== Requirement ==
Every line in the listing is to be echoed verbatim.

== Source material ==

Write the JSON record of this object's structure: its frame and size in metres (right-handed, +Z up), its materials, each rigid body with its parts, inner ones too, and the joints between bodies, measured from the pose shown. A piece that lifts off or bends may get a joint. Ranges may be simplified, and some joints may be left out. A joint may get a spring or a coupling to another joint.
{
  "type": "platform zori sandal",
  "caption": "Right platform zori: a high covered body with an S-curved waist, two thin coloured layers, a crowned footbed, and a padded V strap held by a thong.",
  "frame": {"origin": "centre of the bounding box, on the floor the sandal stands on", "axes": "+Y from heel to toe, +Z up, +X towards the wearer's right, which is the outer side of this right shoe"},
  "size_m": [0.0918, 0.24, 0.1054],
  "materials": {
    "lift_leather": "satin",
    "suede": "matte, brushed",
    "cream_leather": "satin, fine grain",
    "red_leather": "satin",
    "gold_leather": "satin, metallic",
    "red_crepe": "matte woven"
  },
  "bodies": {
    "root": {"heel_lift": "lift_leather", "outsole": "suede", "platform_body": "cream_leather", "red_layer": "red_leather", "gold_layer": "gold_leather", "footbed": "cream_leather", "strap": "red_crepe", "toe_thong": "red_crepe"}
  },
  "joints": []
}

== Written solution ==
Write the JSON record of this object's structure: its frame and size in metres (right-handed, +Z up), its materials, each rigid body with its parts, inner ones too, and the joints between bodies, measured from the pose shown. A piece that lifts off or bends may get a joint. Ranges may be simplified, and some joints may be left out. A joint may get a spring or a coupling to another joint.
{
  "type": "platform zori sandal",
  "caption": "Right platform zori: a high covered body with an S-curved waist, two thin coloured layers, a crowned footbed, and a padded V strap held by a thong.",
  "frame": {"origin": "centre of the bounding box, on the floor the sandal stands on", "axes": "+Y from heel to toe, +Z up, +X towards the wearer's right, which is the outer side of this right shoe"},
  "size_m": [0.0918, 0.24, 0.1054],
  "materials": {
    "lift_leather": "satin",
    "suede": "matte, brushed",
    "cream_leather": "satin, fine grain",
    "red_leather": "satin",
    "gold_leather": "satin, metallic",
    "red_crepe": "matte woven"
  },
  "bodies": {
    "root": {"heel_lift": "lift_leather", "outsole": "suede", "platform_body": "cream_leather", "red_layer": "red_leather", "gold_layer": "gold_leather", "footbed": "cream_leather", "strap": "red_crepe", "toe_thong": "red_crepe"}
  },
  "joints": []
}